With all the changes, DeMaris is quick to point out that some things will remain the same. He is preparing for the deer season to do meat processing and offers custom processing as before.

For the future, he said that he wants to develop the "and Deli" part of the sign, serving more hot and cold foods. He said that by coming up with the right products and nice service, people will come to the store.

DeMaris emphasizes three points to his business: quality, convenience, and selection.

"I have to be smart enough to realize that each household runs an economy, and if I can't offer enough value in this little store either with service, convenience, or selection, people are going to travel. It's my job to give them what they are looking for."

As one of the few independently owned stores, DeMaris' is unique.

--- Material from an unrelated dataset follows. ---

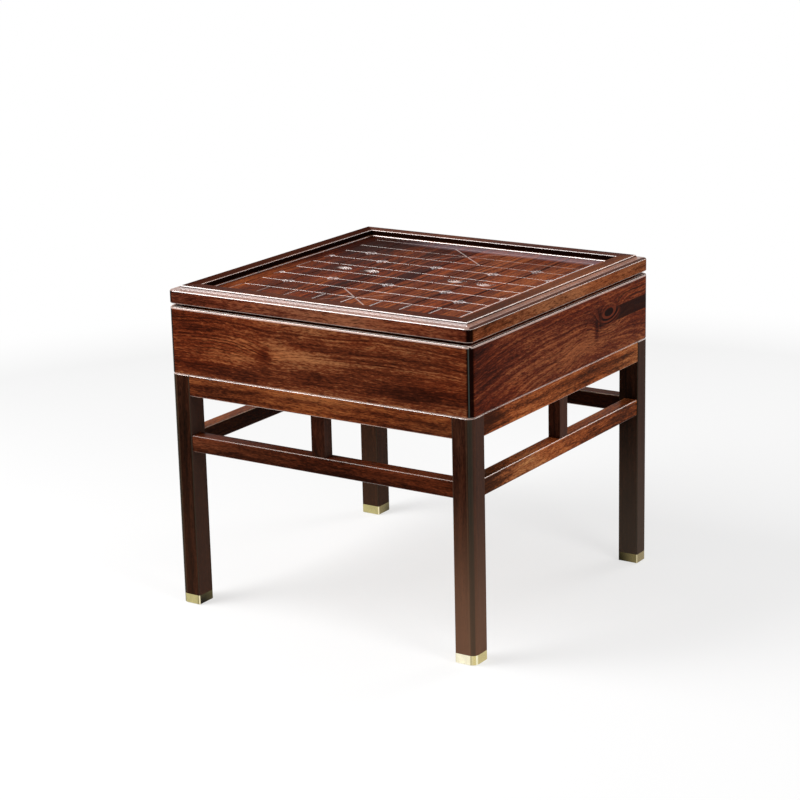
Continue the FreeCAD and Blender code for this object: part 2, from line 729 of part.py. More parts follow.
def make_box(dowels):
    ring = make_box_ring()
    splines = make_splines(
        "box_splines", "box_wall / sqrt(2)", "spline_thickness", "box_spline_reach",
        "base_height + box_spline_margin", "box_height - 2 * box_spline_margin",
    )
    screws = make_seat_screws()
    drilled = cut("box_ring_drilled", ring, fuse("box_tools", [splines, screws, dowels]))
    mitred(drilled, "box_wall", "box_wall", "base_height", "box_height")
    make_seat(screws)
    make_floor()


def make_struts():
    """A short upright in the middle of each side, tenoned into rail and stretcher."""
    struts = {}
    inset = "stretcher_inset + stretcher_thickness / 2"
    depth = "stretcher_thickness - 2 * strut_setback"
    for side, turn in SIDE_TURNS.items():
        body = new_body(f"strut_{side}")
        section = rectangle(body, f"strut_{side}_section", "XY_Plane", "strut_width", depth)
        pad(body, section, "strut_height", True)
        round_edges(body, f"strut_{side}_arrises", "arris_round", upright)
        tenon = rectangle(body, f"strut_{side}_tenon", "XY_Plane", "strut_tenon_width", "tenon_thickness")
        pad(body, tenon, "strut_height + 2 * strut_tenon_length", True)
        place(body, *side_spot(side, inset), f"{STRETCHER_TOP} + strut_height / 2", about_z(turn))
        struts[side] = node(f"strut_{side}", body)
    return struts


def make_level_bars(kind, middle, struts, dowels=None):
    """One bar on each side between the legs, cut for its strut and for dowels if there are any."""
    blanks = {}
    inset = f"({kind}_inset + {kind}_thickness / 2)"
    # A tenon stops short of the one that comes into the same leg from the next side
    reach = f"(leg_section - {inset} - tenon_thickness / 2 - tenon_gap)"
    for side, turn in SIDE_TURNS.items():
        length = f"({span_of(side)} - 2 * leg_section)"
        blank = bar(
            f"{kind}_{side}_blank", length, f"{kind}_thickness", f"{kind}_height",
            reach, f"{kind}_tenon_height",
        )
        place(blank, *side_spot(side, inset), middle, about_z(turn))
        tool = fuse(f"{kind}_{side}_tools", [struts[side], dowels]) if dowels else struts[side]
        node(f"{kind}_{side}", cut(f"{kind}_{side}", blank, tool))
        blanks[side] = blank
    return blanks


def make_foot(corner):
    """A brass cup round the leg's foot, and the glide pinned up through it."""
    cap_bottom = "glide_thickness"
    outer = corner_post(
        f"cap_{corner}_outer", corner, "0", cap_bottom, "cap_height", "corner_round", "arris_round",
    )
    core = corner_post(
        f"cap_{corner}_core", corner, "cap_wall", f"{cap_bottom} + cap_floor",
        "cap_height", "corner_round - cap_wall", "arris_round - cap_wall",
    )
    sign_x, sign_y = CORNER_SIGNS[corner]
    x = f"{sign_x} * (table_width - leg_section) / 2"
    y = f"{sign_y} * (table_depth - leg_section) / 2"
    disc = rod(f"glide_{corner}_disc", "glide_diameter", "glide_thickness")
    pin = rod(f"glide_{corner}_pin", "glide_pin_diameter", "glide_thickness + glide_pin_length")
    for piece in (disc, pin):
        place(piece, x, y)
    glide = node(f"glide_{corner}", fuse(f"glide_{corner}", [disc, pin]))
    cap_tools = fuse(f"cap_{corner}_tools", [core, glide])
    cap = node(f"foot_cap_{corner}", cut(f"foot_cap_{corner}", outer, cap_tools))
    return cap, glide


def make_leg(corner, rails, stretchers):
    """A leg with its mortises, its foot reduced to fit inside the cap."""
    blank = corner_post(
        f"leg_{corner}_blank", corner, "0", "glide_thickness", "base_height - glide_thickness",
        "corner_round", "arris_round",
    )
    round_edges(blank, f"leg_{corner}_top", f"{TOP_ROUND_SHARE} * arris_round", on_top)
    cap, glide = make_foot(corner)
    tools = [cap, glide]
    for side in CORNER_SIDES[corner]:
        tools += [rails[side], stretchers[side]]
    node(f"leg_{corner}", cut(f"leg_{corner}", blank, fuse(f"leg_{corner}_tools", tools)))


def make_leg_frame(dowels):
    struts = make_struts()
    rails = make_level_bars("rail", RAIL_MIDDLE, struts, dowels)
    stretchers = make_level_bars("stretcher", STRETCHER_MIDDLE, struts)
    for corner in CORNER_TURNS:
        make_leg(corner, rails, stretchers)


def check_model():
    """Stop if any object failed or any sub-part has no sound solid."""
    for thing in doc.Objects:
        bad = [state for state in thing.State if state in ("Invalid", "Error")]
        if bad:
            raise RuntimeError(f"{thing.Name} is {bad}")
    for name, thing in nodes.items():
        shape = thing.Shape
        if shape.isNull() or not shape.isValid() or not shape.Solids:
            raise RuntimeError(f"{name} has no valid solid")


def write_nodes():
    os.makedirs("parts", exist_ok=True)
    for name, thing in nodes.items():
        thing.Shape.exportStep(f"parts/{name}.step")
        print(f"{name}: {len(thing.Shape.Solids)} solids, {thing.Shape.Volume:.0f} mm3")


def main():
    make_sheet()
    make_lid_frame()
    make_lid_beads()
    make_board()
    make_locators()
    dowels = make_dowels()
    make_box(dowels)
    make_leg_frame(dowels)
    doc.recompute()
    check_model()
    write_nodes()


main()
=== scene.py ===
import math

import bpy
from mathutils import Color, Matrix, Vector


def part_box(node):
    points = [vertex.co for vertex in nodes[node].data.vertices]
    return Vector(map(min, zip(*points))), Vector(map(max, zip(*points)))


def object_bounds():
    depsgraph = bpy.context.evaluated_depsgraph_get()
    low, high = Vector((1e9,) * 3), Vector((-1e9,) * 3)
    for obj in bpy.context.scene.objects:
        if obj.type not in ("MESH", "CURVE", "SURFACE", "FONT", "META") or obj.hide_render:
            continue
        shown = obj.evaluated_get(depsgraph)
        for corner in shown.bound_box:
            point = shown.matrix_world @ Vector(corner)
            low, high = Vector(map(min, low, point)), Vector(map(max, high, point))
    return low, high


bl_info = {
    "name": "Chess table looks",
    "version": (1, 0, 0),
    "blender": (4, 5, 0),
    "location": "3D View > Sidebar > Chess table",
    "description": "Rosewood, brass and studio for a chess table with a lift-off lid",
    "category": "Object",
}

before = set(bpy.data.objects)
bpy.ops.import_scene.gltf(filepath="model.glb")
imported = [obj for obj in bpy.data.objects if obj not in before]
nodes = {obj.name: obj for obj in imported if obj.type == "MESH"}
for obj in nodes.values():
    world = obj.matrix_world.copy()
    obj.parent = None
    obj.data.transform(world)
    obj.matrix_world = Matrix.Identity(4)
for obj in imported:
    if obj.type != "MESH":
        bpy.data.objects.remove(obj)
cad_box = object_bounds()

SIDES = ("front", "right", "back", "left")
CORNERS = ("front_left", "front_right", "back_right", "back_left")
ALONG_X = ("front", "back")
ALONG_Y = ("left", "right")
AXES = ("X", "Y", "Z")

# The table's front face, the rails that stand a little behind it, and the board, in metres
FRONT = cad_box[0][1]
RAIL_INSET = 0.02
RAIL_FRONT = FRONT + RAIL_INSET
BOARD_LEVEL = 0.55

# The board's grid, and where its files lose their shine and get painted shade and where its river lies, each
# as the start and end of a soft edge
FILE_GAP = 0.0575
RANK_GAP = 0.051
MARK_EDGE = (0.012, 0.0144)
SOLDIER_RANK = 1.5 * RANK_GAP
CANNON_RANK = 2.5 * RANK_GAP
CANNON_FILE = 3 * FILE_GAP
DULL_FRONT_EDGE = (-0.19, -0.175)
DULL_RIGHT_EDGE = (0.215, 0.225)
DULL_RIVER_EDGE = (0.019, 0.024)
RIVER_EDGE = (0.019, 0.021)
WAVES_EDGE = (0.2, 0.21)

# The camera that the photograph was taken with, found from the table's edges in it
CAMERA_PLACE = (2.0731, -3.1722, 1.3951)
CAMERA_AZIMUTH = math.radians(33.576)
CAMERA_ELEVATION = math.radians(15.647)
CAMERA_ROLL = math.radians(1.362)
CAMERA_LENS = 101.25
CAMERA_SENSOR = 36

# Each softbox: where it stands, what it looks at, which way is up, its width and height, and its power
SOFTBOXES = {
    "key_softbox": ((-1.386, -1.43, 2.22), (0, 0, 0.55), (0, 0.757, 0.654), (1.3, 2.4), "key_power"),
    "rim_softbox": ((0.9, 2.08, 1.78), (0, 0, 0.55), (-0.65, 0, 0.757), (1.2, 1.1), "rim_power"),
    "side_softbox": ((2.3, -0.7, 1.9), (0, 0, 0.4), (0, 0, 1), (0.9, 0.9), "side_power"),
}

# Each wood's label, the pieces that it is for, and its dark, middle and light tones
WOODS = {
    "lid": ("Lid", "the lid's frame and its front and back beads", ("32150d", "55281a", "7e4c34")),
    "side": ("Lid sides", "the lid frame's right rail and side beads", ("40200f", "744027", "9b6240")),
    "board": ("Board", "the board", ("39150a", "652e18", "8b4925")),
    "box": ("Box", "the box's front and back walls", ("38160b", "602c17", "8e5a38")),
    "flank": ("Box sides", "the box's right and left walls", ("3a150b", "642a18", "985634")),
    "frame": ("Rails", "the rails and stretchers with no tones of their own", ("36170b", "60311a", "83502d")),
    "golden": ("Right rails", "the right rail and stretcher", ("542b15", "995731", "c28250")),
    "stretcher": ("Front stretcher", "the front stretcher", ("2c1208", "4c2413", "653520")),
    "strut": ("Struts", "the centre struts", ("1e0e08", "33190f", "45271a")),
    "leg": ("Legs", "the dark legs", ("110804", "26130a", "3d2215")),
    "near": ("Front right leg", "the lighter front right leg", ("1b0b06", "2e170e", "432619")),
    "plain": ("Plain wood", "the hidden timber", ("8a6136", "b08a5a", "c9a878")),
}
TONE_PARTS = ("dark", "middle", "light")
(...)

He noted that Minnesota used to have the most independent grocery stores in the nation, but that climate has changed both in the metro and outlying areas.

Further, he said he believes the consolidation of stores under one umbrella will continue, but added that independent owners, like farmers in the '30s, might look to form types of cooperatives for themselves.

Moreover, he said that even small town stores are beginning to be affiliated with national suppliers, another change in his line of business.

Whatever the future brings, it is clear that DeMaris and the community are happy to be together.

As the deal developed over the summer, the city council was not shy about its gratitude for the store continuing to operate. It presented a key to the city to the new owner, and recently the Lester Praire Business Association welcomed DeMaris with an official ribbon-cutting ceremony.

Perhaps to mark the end of the major transitions, DeMaris also plans on holding a grand opening celebration Saturday, Oct. 23 with music, food and more.

He said that two other businesses might join him in the celebration and said, "Maybe we'll all do it together. That's the way small towns do it ­ everyone works together."